Welcome to HMA Bites! In each edition of Check-In we will take a concise look at an issue relating to hotel management agreements ("HMAs") and provide insight, tips and advice based on our experience in practice. In this edition, we will be taking a look at assignment and transfer clauses in HMAs.

As with any commercial contract, assignment clauses are a standard (and important) part of an HMA, and future-proof the underlying commercial arrangement by anticipating (and legislating for) exits, sales, restructurings and other events which a party may undergo.

A typical assignment clause in an operator-friendly HMA might read as follows:

"The Operator may assign its rights and/or obligations under this Agreement to an Affiliate who has the ability to perform Operator's obligations hereunder, without prior written notice to the Owner."

Often the word "assign" may be replaced or accompanied by words such as "transfer" or "novate" – or may even contain all three.

It is easy to think that these words are more or less synonymous, and can therefore be used interchangeably or in combination to the same end. It is also easy to think that these words can apply equally to a party's rights and to its obligations. In some jurisdictions, this is true. But if your HMA is governed by English law, you must choose these words carefully – and your assignment clause must be drafted carefully so as to cater for the appropriate formalities.

Under English law, an "assignment" refers to the transfer of a contractual right from one party to another. This enables the transferee to enjoy the benefit of the right which has been transferred, and to enforce that right against the contracting party which owes the corresponding obligation in accordance with the terms of the contract.

English law permits the benefit of a contract to be assigned freely. This means that a party to an HMA can (unless the HMA states otherwise) assign its right under the HMA without the requirement for consent or notice. An example of a contractual right which a party might wish to assign to another party is the right to receive payment under a contract. A party might wish to direct payment to be made to another group entity for internal accounting purposes, or it might wish to assign receivables to a lender as part of a financing arrangement.

But whilst contractual rights can be assigned, English law does not permit the burden of a contract (i.e. a contractual obligation) to be "assigned". Instead, the transfer of a contractual obligation requires a "novation" – whereby the party benefitting from the relevant obligation must be aware of and must consent to the proposed transfer.

A novation therefore requires a tri-partite agreement to be entered into between the incoming party (i.e. the transferee of the obligations), the outgoing party (i.e. the transferor of the obligations), and the remaining contracting party (i.e. the beneficiary of the obligations being transferred).

Under the terms of the novation agreement:

  • the outgoing party will cease to be a party to the contract
  • the incoming party will replace the outgoing party as a party to the contract
  • the remaining party will agree to release the outgoing party from future obligations under the contract
  • the incoming party will agree to perform the future obligations under the contract.

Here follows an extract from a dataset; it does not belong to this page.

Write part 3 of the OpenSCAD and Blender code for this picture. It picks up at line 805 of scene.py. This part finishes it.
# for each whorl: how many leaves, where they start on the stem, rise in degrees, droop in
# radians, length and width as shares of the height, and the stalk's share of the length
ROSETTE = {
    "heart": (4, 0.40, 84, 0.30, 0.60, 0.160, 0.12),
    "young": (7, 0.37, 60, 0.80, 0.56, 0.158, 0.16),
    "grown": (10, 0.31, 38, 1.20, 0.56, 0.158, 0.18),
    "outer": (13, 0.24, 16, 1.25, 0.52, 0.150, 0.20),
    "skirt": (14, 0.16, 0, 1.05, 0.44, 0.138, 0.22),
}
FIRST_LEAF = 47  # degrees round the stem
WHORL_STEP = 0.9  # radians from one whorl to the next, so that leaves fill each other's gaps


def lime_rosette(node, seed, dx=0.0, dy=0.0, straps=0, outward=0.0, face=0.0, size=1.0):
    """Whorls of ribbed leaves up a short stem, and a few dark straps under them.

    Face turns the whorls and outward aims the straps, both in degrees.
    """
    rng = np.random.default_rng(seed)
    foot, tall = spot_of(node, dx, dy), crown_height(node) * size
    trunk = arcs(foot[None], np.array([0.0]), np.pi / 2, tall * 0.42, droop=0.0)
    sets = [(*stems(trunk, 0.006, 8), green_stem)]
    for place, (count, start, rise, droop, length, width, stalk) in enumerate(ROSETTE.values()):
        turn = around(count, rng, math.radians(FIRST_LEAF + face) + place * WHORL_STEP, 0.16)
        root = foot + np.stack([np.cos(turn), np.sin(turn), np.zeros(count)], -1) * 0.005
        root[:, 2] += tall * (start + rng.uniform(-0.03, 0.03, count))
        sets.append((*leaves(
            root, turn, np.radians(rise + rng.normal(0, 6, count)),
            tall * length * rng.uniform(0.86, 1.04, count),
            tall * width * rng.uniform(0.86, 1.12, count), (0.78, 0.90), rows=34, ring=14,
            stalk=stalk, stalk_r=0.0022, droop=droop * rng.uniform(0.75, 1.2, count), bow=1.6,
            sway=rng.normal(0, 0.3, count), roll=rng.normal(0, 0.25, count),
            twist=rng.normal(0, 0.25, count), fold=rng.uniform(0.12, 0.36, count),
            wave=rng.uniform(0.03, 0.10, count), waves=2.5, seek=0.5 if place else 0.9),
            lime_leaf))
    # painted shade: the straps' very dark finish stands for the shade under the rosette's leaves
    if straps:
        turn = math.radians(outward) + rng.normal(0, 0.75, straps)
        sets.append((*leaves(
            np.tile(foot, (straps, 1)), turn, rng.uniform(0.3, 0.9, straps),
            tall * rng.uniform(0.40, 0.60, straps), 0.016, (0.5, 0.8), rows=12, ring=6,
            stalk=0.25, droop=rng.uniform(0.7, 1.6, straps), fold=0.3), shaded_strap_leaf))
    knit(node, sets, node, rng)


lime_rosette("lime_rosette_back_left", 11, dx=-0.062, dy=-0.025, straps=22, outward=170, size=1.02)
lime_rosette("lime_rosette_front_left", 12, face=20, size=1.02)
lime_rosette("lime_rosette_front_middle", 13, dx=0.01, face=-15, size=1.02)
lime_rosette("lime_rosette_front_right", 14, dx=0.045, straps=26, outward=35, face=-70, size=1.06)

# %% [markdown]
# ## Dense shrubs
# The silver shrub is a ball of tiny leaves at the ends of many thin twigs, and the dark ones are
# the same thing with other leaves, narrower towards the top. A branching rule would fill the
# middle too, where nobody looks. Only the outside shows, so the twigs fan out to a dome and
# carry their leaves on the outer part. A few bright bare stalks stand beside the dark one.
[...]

In light of the above, parties to an English-law governed HMA should review the transfer clauses carefully to ensure that "assignment" and "novation" are dealt with separately and correctly.

A common approach is as follows:

  • a party may assign any or all of its rights under the HMA (but not its obligations) – either with or without consent, and either with or without notice
  • a party may novate all of its rights and obligations under the HMA – in which case the parties will (and the outgoing party will ensure that the incoming party will) enter into an agreed form of novation agreement.